QwenLM / Qwen2

Qwen2 is the large language model series developed by Qwen team, Alibaba Cloud.
7.04k stars 416 forks source link

AWQ 模型的精度和使用 #401

Closed chenchunhui97 closed 3 months ago

chenchunhui97 commented 3 months ago

根据 qwen1.5 提供的几个AWQ 量化后的模型,我看模型权重是 torch.int32 的?怎么这么大而不是 int8 呢?实际计算的时候也是 int32 吗(我在 linear 层里面看到使用的是 torch.float16)我看module的w_bit =4,w_bit=4 怎么会是 int32?运行的时候为什么建议我使用 dtype=float16?vllm 部署如果不指定 dtype=float16, 那么实际计算时是使用什么类型?

jklj077 commented 3 months ago

Hi, it is very common for first-timers to get confused on how quantization techniques work for large language models. Let me try to explain (but in an overly simpler manner).

In general, most quantization techniques quantize the model parameters to lower bits for storage, then in inference, the parameters are converted back to the normal precision (dequantization), and finally the computation is conducted in that precision.

As you can see, in inference, this process includes the extra step of dequantization, and thus quantized models should be slower. That is when the efficient kernels, such as exllama, exllamav2, and merlin, come into place. Those kernels merge the dequantization and computation steps and may even have better speed for small batches, commonly being one in inference.

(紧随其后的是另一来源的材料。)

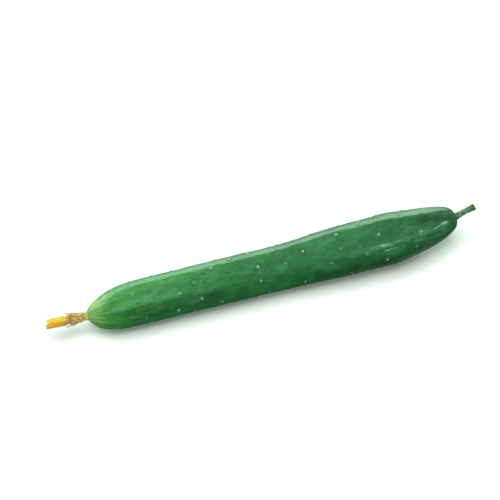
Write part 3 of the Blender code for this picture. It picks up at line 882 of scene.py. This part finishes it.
def make_stalk():
    """The cut stalk, with a dried rim and a sunken pith on its cut."""
    rows = [(0.0, 0.0), (0.0, 0.35), (0.0, 0.66), (0.005, 0.80)]
    rows += [(0.02 + 0.96 * i / STALK_ROWS, 1.0) for i in range(STALK_ROWS + 1)]
    rows += STALK_CUT
    last = len(rows) - 1

    def place(across, along):
        part, fill = rows[round(along * last)]
        return stalk_point(across, part, fill)

    bm = bmesh.new()
    shaped_grid(bm, 60, last, place)
    close_up(bm)
    stem = make_stalk_material()
    stalk = finished_piece("stalk_shaft", bm, stem, "stalk", "stalk")
    draw = random.Random(STALK_HAIR_SEED)
    thorn = thorn_mesh(STALK_HAIR, 6, 200.0)
    places = []
    for _ in range(STALK_HAIRS):
        turn, part = draw.random(), draw.uniform(0.03, 0.96)
        root = stalk_point(turn, part, 1.0)
        outward = (root - stalk_line(part)[0]).normalized()
        lean = STALK_LEAN * draw.uniform(-0.1, 0.6)
        length = draw.uniform(0.6, 1.1)
        places.append((root, outward + lean, draw.uniform(0, FULL_TURN), 1.0, length))
    down, shader = new_material("glassy stem hairs", Roughness=0.4, IOR=1.45)
    where = node(down, "ShaderNodeTexCoord")
    grain = node(down, "ShaderNodeTexNoise", {0: (where, "Object"), "Scale": 1200.0})
    colour = node(
        down, "ShaderNodeValToRGB", {0: (grain, 0)}, stops=[(0.3, "#8fa67e"), (0.7, "#dfe8cf")]
    )
    join(down, (colour, 0), shader, "Base Color")
    finished_piece("stalk_hairs", scatter(thorn, places), down, "stalk")
    return stalk


def flower_matrix():
    turned = FLOWER_LEAN.to_track_quat("Z", "Y").to_matrix().to_4x4()
    return Matrix.Translation(Vector(fruit_point(0.0, 0.0))) @ turned


def make_dry_material(name, dark, middle, pale, scale, foot=None):
    """Dead papery tissue: matt, fibrous and blotched, with painted shade that makes it darker in its
    creases. The foot's colour, if given, fades out along the piece."""
    dry, shader = new_material(name, IOR=1.4, Sheen_Weight=0.2, Sheen_Roughness=0.5)
    place = node(dry, "ShaderNodeTexCoord")
    blotches = node(
        dry,
        "ShaderNodeTexNoise",
        {0: (place, "Object"), "Scale": scale, "Detail": 5.0, "Roughness": 0.65},
    )
    colour = node(
        dry,
        "ShaderNodeValToRGB",
        {0: (blotches, 0)},
        stops=[(0.32, dark), (0.68, pale), (0.48, middle)],
    )
    result = (colour, 0)
    if foot:
        along = node(dry, "ShaderNodeAttribute", attribute_name="along")
        near = node(
            dry,
            "ShaderNodeMapRange",
            {"Value": (along, "Fac"), "From Min": 0.12, "From Max": 0.34, "To Min": 0.8, "To Max": 0.0},
        )
        mixed = node(
            dry, "ShaderNodeMix", {0: (near, 0), 6: (colour, 0), 7: linear(foot)}, data_type="RGBA"
        )
        result = (mixed, 2)
    join(dry, result, shader, "Base Color")
    rough = node(dry, "ShaderNodeMapRange", {"Value": (blotches, 0), "To Min": 0.6, "To Max": 0.95})
    join(dry, (rough, 0), shader, "Roughness")
    bump = node(dry, "ShaderNodeBump", {"Height": (blotches, 0), "Strength": 0.9, "Distance": 0.0004})
    join(dry, (bump, 0), shader, "Normal")
    return dry


def cup_point(turn, along):
    """A point of the calyx tube, on the way from its foot over the rim to its floor."""
    outline = [(0.0, CUP_PROFILE[0][1]), *CUP_PROFILE, (0.0, CUP_FLOOR)]
    reach = along * (len(outline) - 1)
    step = min(int(reach), len(outline) - 2)
    radius = mix((outline[step][0], outline[step + 1][0]), reach - step)
    height = mix((outline[step][1], outline[step + 1][1]), reach - step)
    angle = FULL_TURN * turn
    outward = Vector((math.cos(angle), math.sin(angle), 0))
    pleat = 1.3 * CUP_PLEAT * math.cos(SEPALS * (angle + CUP_TWIST * height))
    rib = 0.09 * MM * math.cos(3 * SEPALS * (angle + CUP_TWIST * height))
    crumple = 0.55 * MM * noise.noise((outward * radius + Vector((0, 0, height))) / (1.7 * MM))
    free = min(1.0, radius / (2.2 * MM)) ** 2 * min(1.0, (height + 1.6 * MM) / (2.4 * MM))
    return outward * (radius + (pleat + rib + crumple) * free) + Vector((0, 0, height))


def sepal_place(turn, spread, curl):
    radial = Vector((math.cos(turn), math.sin(turn), 0))
    tangent = Vector((-math.sin(turn), math.cos(turn), 0))
    root = radial * SEPAL_ROOT[0] + Vector((0, 0, SEPAL_ROOT[1] - SEPAL_SUNK))

    def place(across, along):
        width = (2 * across - 1) * SEPAL_HALF_WIDTH * (1.25 - 1.15 * along)
        bend = spread * math.sin(along * math.pi / 2) + 0.15 * MM
        fold = -0.35 * MM * (2 * across - 1) ** 2 + curl * max(0.0, along - 0.6) ** 2
        rise = (SEPAL_LENGTH + SEPAL_SUNK) * along - spread * along**2
        point = root + radial * (bend + fold) + tangent * width + Vector((0, 0, rise))
        return point + 0.25 * MM * noise.noise_vector(point / (1.3 * MM))

    return place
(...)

However, for efficient kernels, the limitation is also presented: you need newer devices, not all bit-width is supported, and related computation can run only in fp16.

As to how to store the quantized parameters, since there are also 2bit and 3bit versions, parameters are efficiently packed into larger data types like int32 for storage. The metadata specifying the original quantization scheme (like bit-width used) is stored separately as hyperparameters. The system then intelligently unpacks and interprets these during computation.

In short, storage dtype is unrelated to the actual data type of the quantized parameters; computation run in fp16 no matter what, if efficiency is concerned.